Japan Should Rethink Its Stimulus

Op-ed in the Financial Times

January 15, 2013

What happens when an economy runs out of fiscal space? The presumption is embodied in the image of "hitting the wall." Under this assumption, public debt exceeds a certain limit and financial confidence collapses. As a result, interest rates rise, the currency falls, and panic ensues. At times this scenario holds true—for economies with sizeable foreign-denominated public debt or for economies that create political breakdowns.

 Japan demonstrates a different reality about the problems of excessive debt—one that Shinzo Abe, its new prime minister, should keep in mind as he launches a fiscal stimulus package. Japanese public debt has ballooned for 20 years, rising from 60 percent to 220 percent of gross domestic product (though the true figure net of government holdings may be 130 percent). During that time Japan has been in recession, recovery, and back in recession, but interest rates on Japanese government bonds (JGBs) have remained below 2 percent for the past 13 years. While the debt accumulated, the yen appreciated from Y130 to Y78 to the dollar, before reversing to Y89 over the past few months.

Japan was able to get away with such unremittingly high deficits without an overt crisis for four reasons. First, Japan's banks were induced to buy huge amounts of government bonds on a recurrent basis. Second, Japan's households accepted the persistently low returns on their savings caused by such bank purchases. Third, market pressures were limited by the combination of few foreign holders of JGBs (less than 8 percent of the total) and the threat that the Bank of Japan (BoJ) could purchase unwanted bonds. Fourth, the share of taxation and government spending in total Japanese income was low.
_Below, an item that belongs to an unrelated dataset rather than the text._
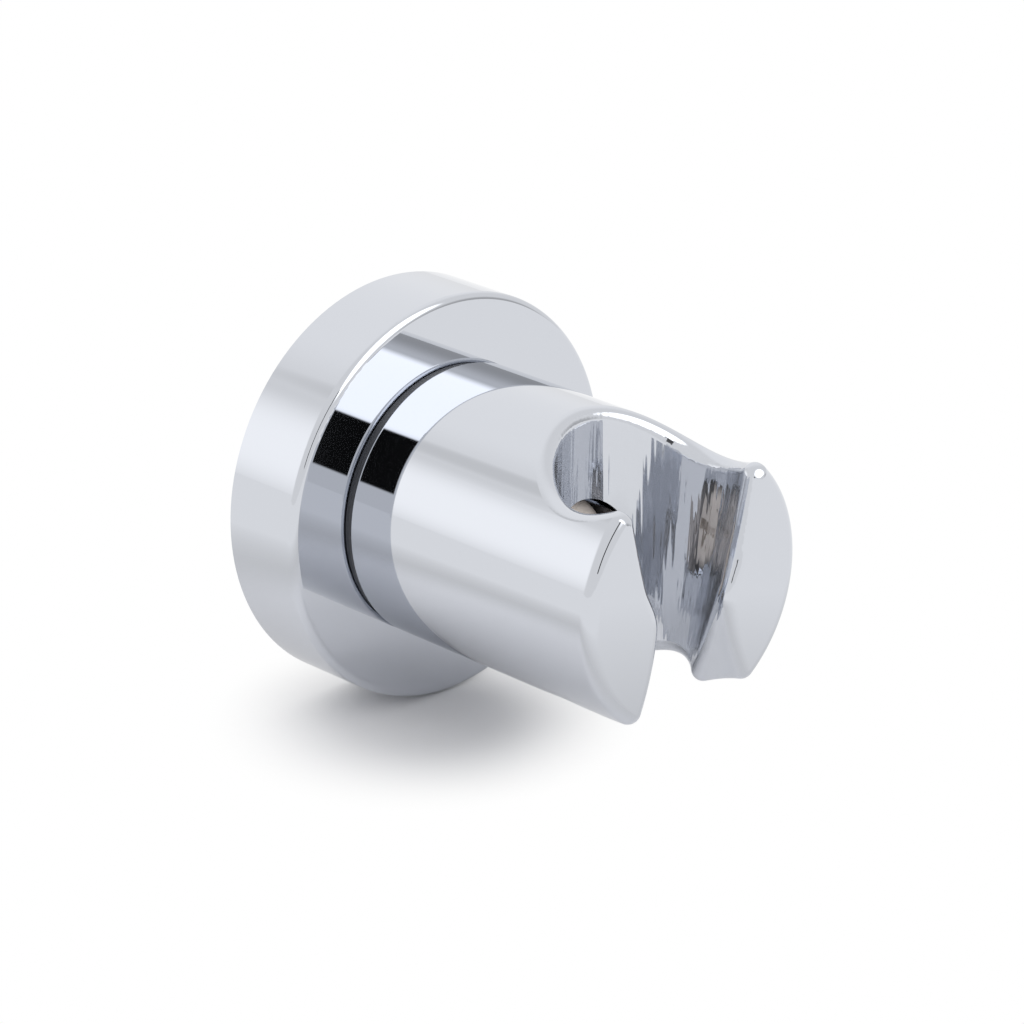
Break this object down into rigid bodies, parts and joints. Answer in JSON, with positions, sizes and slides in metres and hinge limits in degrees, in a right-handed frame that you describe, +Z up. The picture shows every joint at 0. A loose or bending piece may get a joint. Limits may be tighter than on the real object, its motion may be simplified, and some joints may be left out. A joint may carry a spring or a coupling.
{
  "type": "hand shower holder",
  "caption": "Chrome wall holder for a hand shower: round wall flange and a swivelling barrel with an upright tapered cradle open to the front.",
  "frame": {"origin": "where the barrel's axis meets the wall", "axes": "+Y into the wall along the barrel's axis, +Z up, the holder stands out along -Y"},
  "size_m": [0.0564, 0.058, 0.0564],
  "materials": {
    "polished_chrome": "polished",
    "plate_metal": "as cast",
    "screw_steel": "plain",
    "insert_brass": "turned",
    "bush_plastic": "moulded",
    "dark_plastic": "moulded",
    "black_rubber": "moulded"
  },
  "bodies": {
    "wall_fixture": {"wall_flange": "polished_chrome", "wall_gasket": "black_rubber", "mounting_plate": "plate_metal", "threaded_insert": "insert_brass", "journal_o_ring": "black_rubber", "friction_ring": "dark_plastic", "flat_washer": "screw_steel", "spring_washer": "screw_steel", "clamp_screw": "screw_steel"},
    "holder": {"holder_body": "polished_chrome", "bearing_bush": "bush_plastic"}
  },
  "joints": [
    {"name": "holder_swivel", "type": "hinge", "parent": "wall_fixture", "child": "holder", "pos_m": [0, 0, 0], "axis": [0, -1, 0], "continuous": true}
  ]
}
Getting away with something is not the same as getting off cost-free. Each of these factors enabling the ongoing fiscal deficits has had its costs to Japan. Stuffing bank balance sheets with JGBs has constrained commercial lending by those banks—even during the recovery of 2003–08—which harmed small and new business development. The persistently low returns on Japanese savings have further squandered investment opportunities, thereby creating a negative feedback loop with deflation and older savers' risk aversion. The absence of external pressure has fed the combined long-term appreciation of the yen and stagnation of Japanese stock market returns, both severely distorting the economy. Needed public investment and funds for adequate healthcare and disaster recovery have been crowded out by debt payments, given a relatively fixed share of government in Japanese GDP.

When I and others advocated aggressive stimulus in Japan in the second half of the 1990s, it was intended as a temporary response to three conditions. First, the recession was acute, severe, and eroding the stability of a Japanese financial system already weakened by substantial non-performing loans. Second, the actual stance of Japanese fiscal policy then was, on balance, contractionary. And third, the net public debt level was low enough that short-term stimulus would not crowd out public investment (let alone private investment).

The case for continued deficit spending in Japan ended by mid-2003. Though it is often overlooked, Japan's economy recovered well following a rectification of financial and macroeconomic policies—including banking recapitalization—in 2002–03. From 2003 to 2007, per capita real income growth was the same in Japan as in the United States (averaging 1.8 percent annually) and kept pace with the United States on average even during the volatile years of 2008–11. Meanwhile, the costs of running recurring deficits during an expansion accumulated.

Mr. Abe's new fiscal stimulus initiative is therefore questionable. Not because another 2 percent of GDP will be the proverbial tipping point on Japanese debt sustainability, for the factors protecting Japan from overt fiscal crisis remain. Nor because it will be ineffective; if anything, when combined with monetary expansion and a likely consumption tax rise in the near future, I expect its multiplier and thus short-run impact to be high.

The additional stimulus in Japan is counterproductive because it adds to the long-term costs without addressing Japan's real problem: a return to deflation and an overvalued exchange rate. The BoJ pursuing a higher inflation target through large-scale purchases of a wide range of assets, as Mr. Abe and his economic adviser Koichi Hamada rightly advocate, would be sufficient and appropriate.

Persistent fiscal policies that fail to adapt to changing cyclical conditions result in long-term damage. This holds true whether a government errs on the side of excessive austerity, as in Europe of late, or on the side of unjustified indiscipline, as in Japan since its recovery a decade ago. Either way, the consequences are real, though rarely as dramatically visible as hitting a wall. Italy, the United Kingdom, and the United States should fear the structural damage of following Japan's example if fiscal expansion is not timed to end with recovery. When a large country with its own currency reaches its fiscal limit, growth ends not with a bang but a whimper of declining vitality and diminishing resilience.